Exámenes, exámenes...

Los conocimientos son una parte fundamental del aprendizaje, pero no la única

Es junio y estamos en periodo de exámenes. La población de 6 a 25 años se somete a las pruebas que les indicarán en qué situación se encuentran en términos de aprendizaje y si podrán o no continuar con garantías su trayectoria formativa. Si hay una constante histórica que ha sufrido apenas cambios, los exámenes serían el ejemplo de lo poco o nada que han cambiado las cosas en un ámbito, el educativo, que debería ser el primer interesado en experimentar nuevas formas de hacer. Sin embargo la inercia juega un papel primordial: seguimos evaluando con exámenes las capacidades de nuestros hijos e hijas como se hacía a finales del siglo XIX. Más diría, todo gira en torno a las pruebas finalistas. Bueno, vamos a matizar esta afirmación para acabar concluyendo la importancia de la misma.

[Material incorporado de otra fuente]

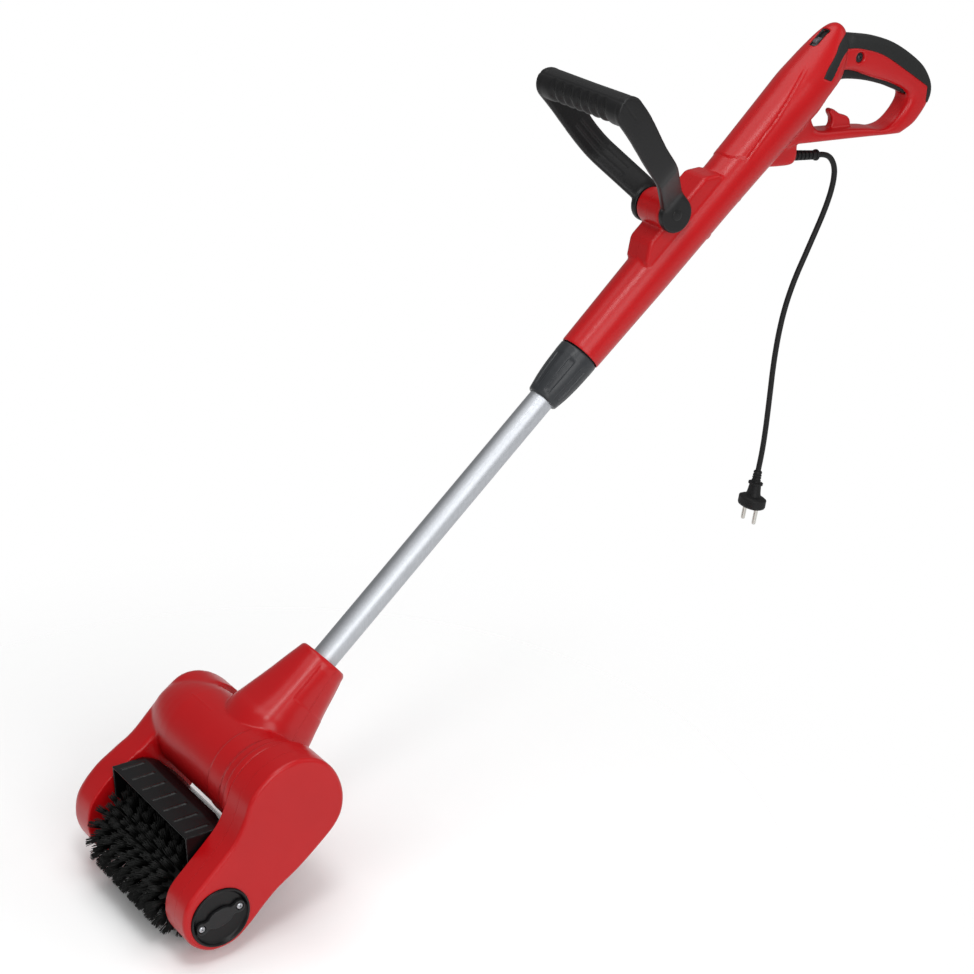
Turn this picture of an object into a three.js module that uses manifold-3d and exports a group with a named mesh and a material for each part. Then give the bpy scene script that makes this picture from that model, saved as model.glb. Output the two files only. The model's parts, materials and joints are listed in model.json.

Es cierto que se realizan pruebas a lo largo del curso que dan información sobre la evolución del alumnado. Es cierto que tienen que realizar trabajos y deberes sin parar. Esto, se dice, ayuda a configurar la nota final y la visión más general del paso por la educación. Sin embargo, trabajos y deberes forman parte de la misma lógica: examinar. Y no es que examinar sea en sí mismo negativo, sino que provoca un contexto de interacción del alumnado con el conocimiento desde mi punto de vista perverso. Hagan lo que hagan, se esfuercen lo que se esfuercen, todo acaba resumiéndose en un conjunto de pruebas (exámenes) que les enfrenta al conocimiento de una manera radicalmente individualizada y nada cooperativa. Y no es que las pruebas individuales carezcan de sentido, sino que de una manera finalista abarcan todo el sentido de un sistema construido para destacar las individualidades por encima de las habilidades y competencias de un conocimiento que cada vez es más compartido y colaborativo. Este hecho está en contradicción con los valores que se dice quieren que guíen la práctica educativa: el trabajo en grupo, la cooperación en la resolución de problemas y la innovación en el conocimiento. Todo esto queda arrasado por la ‘examinitis’. Nos hemos instalado en la comodidad de evaluar conocimientos a través de pruebas que solo miden algunos aspectos del proceso de aprendizaje. Y como ya he dicho antes, lo hacemos ininterrumpidamente desde hace más de un siglo. Los resultados son, entre otros, chicos y chicas con poca motivación al conocimiento en sí mismo, y con una pulsión hacia la superación de las pruebas que les serán aplicadas.

Acaban aprendiendo a superar exámenes, básicamente eso. La escuela (en un sentido amplio) ha contribuido a esta dinámica porque es más cómodo seguir la tendencia que innovar. Es decir, estamos huérfanos de innovación en el sistema educativo. Hemos incorporado las tecnologías digitales en el proceso educativo pensando que estas eran una forma de adaptarnos a los nuevos tiempos, y lo que hemos hecho es adaptar las tecnologías a la manera de proceder decimonónica. Internet y la tablet no son la respuesta a una sociedad cambiante, son exclusivamente instrumentos facilitadores y con gran potencial en el aprendizaje. Pero lo verdaderamente necesario es cambiar de actitud y entender que los conocimientos son una parte fundamental del aprendizaje pero no la única. Los centros educativos creen erróneamente que por incorporar a sus currículums asignaturas de idiomas o de tecnología lograrán éxito escolar, y lo que subyace a todo ello no es más que posicionamientos en el mercado educativo.

La verdadera revolución educativa está por llegar pero también es cierto que está esperándonos en la esquina, y el futuro estará en saber leer con otro planteamiento y luces largas los cambios que se avecinan. Los exámenes, las pruebas, los trabajos y deberes individuales que forman parte de la trayectoria educativa tendrán que tener una alternativa que centre su objetivo en la manera en cómo se incorpora el aprendizaje de conocimientos, habilidades y competencias. Si queremos sociedades más cohesionadas, nuestros estudiantes tienen que trabajar en entornos cooperativos donde el conocimiento no fluya de arriba abajo, esto es del profesor al alumno, sino de forma transversal y en red. El papel del profesor o profesora ya no sería tan vinculante en la transmisión del saber sino en la potenciación de un saber en el que muchos agentes puedan participar. Claro está que con esta dinámica, la figura del profesorado, tal y como la hemos entendido desde el siglo XIX, cambiaría de sentido, cosa que no estoy del todo convencido de que se quiera impulsar.